**Set problem**
Tally the lines containing "This" and report the number alone.

**Provided information**
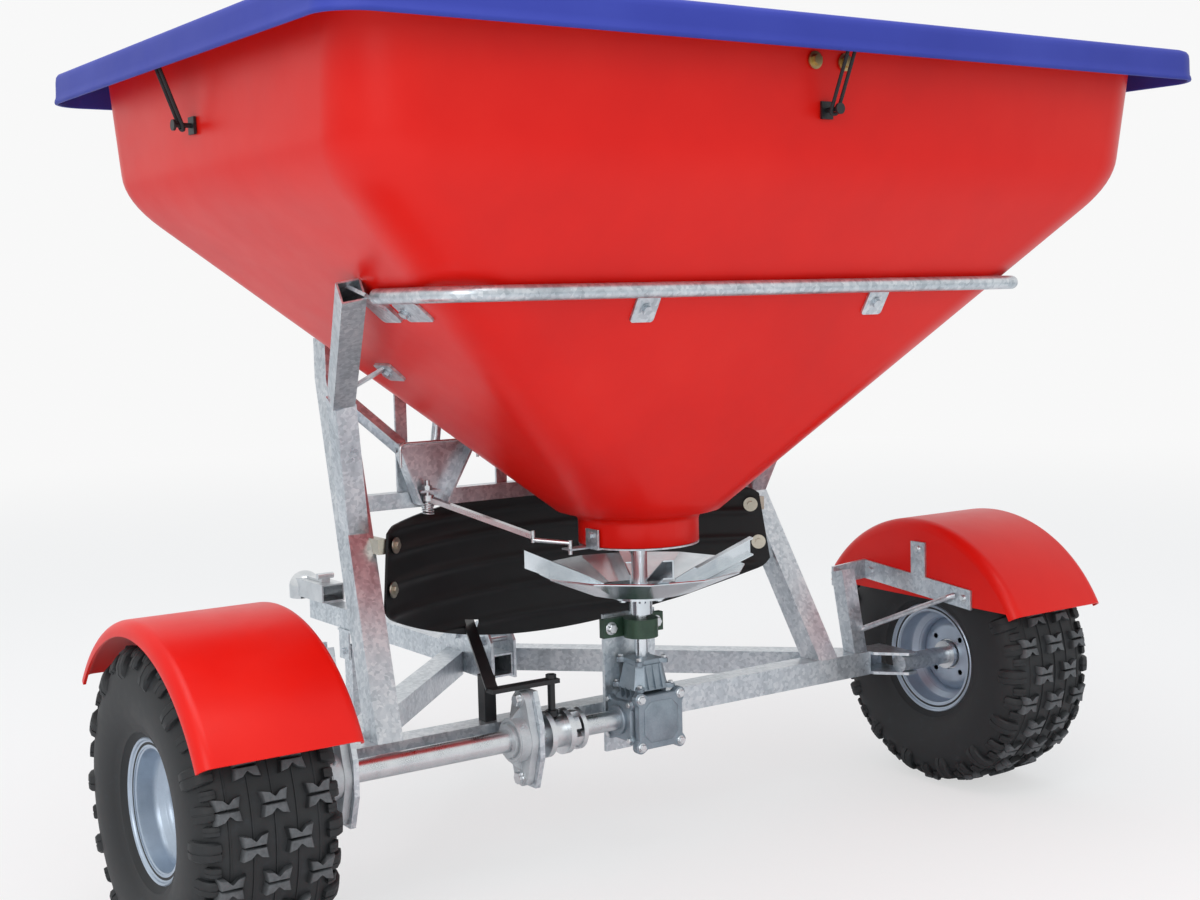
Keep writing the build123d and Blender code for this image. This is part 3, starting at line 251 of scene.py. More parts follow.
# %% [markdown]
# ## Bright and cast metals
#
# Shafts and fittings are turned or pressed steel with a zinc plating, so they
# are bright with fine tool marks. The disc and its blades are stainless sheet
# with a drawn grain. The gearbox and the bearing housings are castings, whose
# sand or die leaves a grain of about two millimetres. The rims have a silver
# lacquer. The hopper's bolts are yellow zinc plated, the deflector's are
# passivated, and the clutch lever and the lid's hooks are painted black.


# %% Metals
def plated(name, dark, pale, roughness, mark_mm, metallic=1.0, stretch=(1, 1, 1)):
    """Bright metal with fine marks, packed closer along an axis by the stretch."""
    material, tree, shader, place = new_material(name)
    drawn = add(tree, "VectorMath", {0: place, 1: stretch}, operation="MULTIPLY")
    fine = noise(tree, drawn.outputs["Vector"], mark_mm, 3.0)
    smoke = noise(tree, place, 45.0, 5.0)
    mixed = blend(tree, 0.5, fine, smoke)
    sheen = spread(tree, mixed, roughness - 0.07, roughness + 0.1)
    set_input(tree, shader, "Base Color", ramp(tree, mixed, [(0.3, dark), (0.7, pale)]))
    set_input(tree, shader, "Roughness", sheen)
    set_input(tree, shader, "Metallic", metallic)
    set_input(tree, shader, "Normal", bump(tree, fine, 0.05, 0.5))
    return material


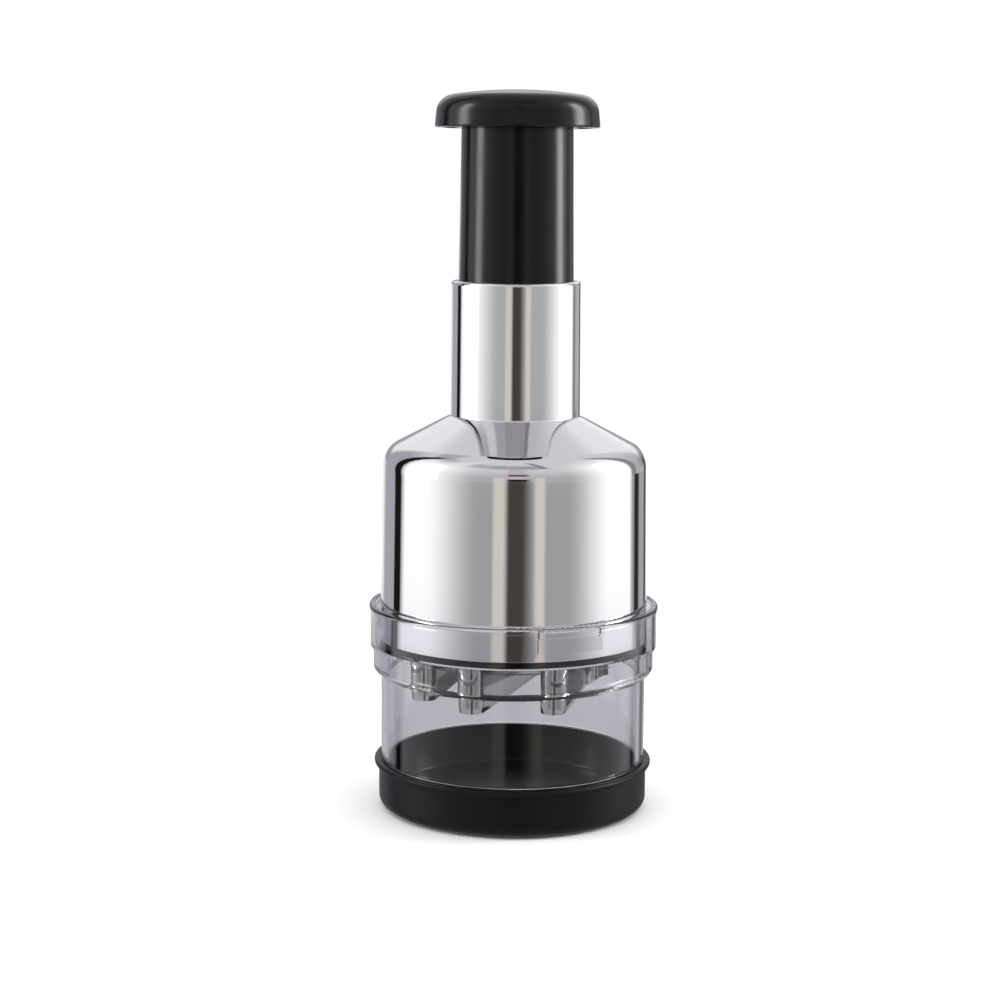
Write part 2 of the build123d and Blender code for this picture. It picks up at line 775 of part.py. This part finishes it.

**Solved exercise**
2